Mark Twain shocks us by representing the germs of illness as the nobility among the microbes. The cancer cells are the very "brightest" among them; the consumption agent the most poetic. Each "noble" family has a crest that resembles the way each germ looks--to a human eye under a microscope. Medical technology developed since Mark Twain's time suggests that this may have been more than literary invention; he may have intuited, or actually seen, what goes on among the cells of a body challenged by cancer. An oncology nurse with whom I shared his account, made the interesting comment that cancer cells "glow" in an x-ray and are sometimes called, in hospital slang, "stars."
Sometimes our hero dreams he is back in the human world, and he wakes with the inevitable question: Which is the dream? A moment of epiphany comes when Huck decides to confide to a circle of microbe intellectuals that he comes from another world, a planet beyond the body of the drunken tramp they are all living in. They simply cannot comprehend him. They can't understand, to begin with, that they are inside the body of a larger being, and that their behavior could affect that body's health for good or ill. So how can they grasp the idea that there are similar worlds in which beings walk and eat on a planet inconceivably vast? So of course the best brains of, the microbe world dismiss Huck as delusional, or at best, applaud him for his vivid and complex imagination.

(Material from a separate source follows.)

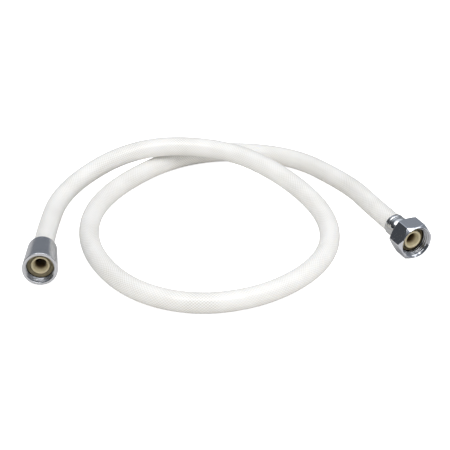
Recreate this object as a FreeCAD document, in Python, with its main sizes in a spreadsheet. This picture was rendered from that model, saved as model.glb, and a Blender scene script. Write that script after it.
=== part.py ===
import FreeCAD, Part
import math
import os
import Sketcher
from FreeCAD import Placement, Rotation, Vector

# A flexible water supply hose, 14 mm across and about 1 m long, lying in one open loop that
# crosses over itself.  Each end carries a G 1/2 swivel nut: a smooth cone nut at -X and a
# hexagon nut at +X.  Inside each nut a moulded tail seals against the mating thread through
# a flat washer, and a crimped ferrule holds the hose on the tail's barbs.
#
# Frame: +Z up, the floor at Z = 0, the origin on the floor at the middle of the fittings'
# box.  Both nut mouths look toward -Y.  Each fitting is drawn along its own axis: its local
# origin is the middle of the nut's mouth and its local +Z runs back into the hose, so every
# depth below is measured from the mouth.

# ---------------------------------------------------------------- driving dimensions (mm)

HOSE = {
    "hose_diameter": 14.0,
    "jacket_bore": 12.4,
    "braid_diameter": 12.2,
    "braid_bore": 11.4,
    "liner_diameter": 11.2,
    "liner_bore": 9.0,
}

# G 1/2 pipe thread, cut as a tapering groove that leaves a flat on every crest.
THREAD = {
    "thread_minor": 18.631,
    "thread_major": 20.955,
    "thread_pitch": 1.814,
    "groove_mouth": 1.3,
    "groove_floor": 0.24,
    "thread_lead": 1.3,
    "relief_diameter": 21.1,
}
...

Which leads our narrator to observe, "It isn't safe to sit in judgment upon another person's illusion when you are not on the inside. While you are thinking it is a dream, he may be knowing it is a planet." Mark Twain proceeds to show us microbe scientists studying the nanomicrobes who live inside their bodies. He pushes the point--hard but brilliantly--that in relation to the larger universe, we humans reading him may be of the order of microbes too, and yet may be able to affect the state of everything.
I discovered Three Thousand Years among the Microbes at the end of December 2005. Leafing through one of my old journals shortly afterward, I was excited to discover that I had apparently received Mark Twain's invitation to explore the worlds within very small objects nearly four years earlier. Here's the dream, just as I recorded it in my journal:
Worldstones [June 27, 2002]That's the mark of a world-class dreamer: that he can extend an invitation to join him in a tramp through the Dreamlands--in a dream. Mark Twain worked with dreams, coincidence, and imagination through the best years of his immensely creative and productive life, and lived deeper and deeper in their play as he matured. He also understood the importance of nurturing and following a life dream: "Twenty years from now you will be more disappointed by the things that you didn't do than by the ones you did do. So throw off the bowlines. Sail away from the safe harbor. Catch the trade winds in your sails. Explore. Dream. Discover."
I am training people to journey into very small objects, especially stones. Some of these are Worldstones; you find a whole world within them. Some contain universes generated by books. I enjoy my adventures inside a stone that contains the world of Huck Finn.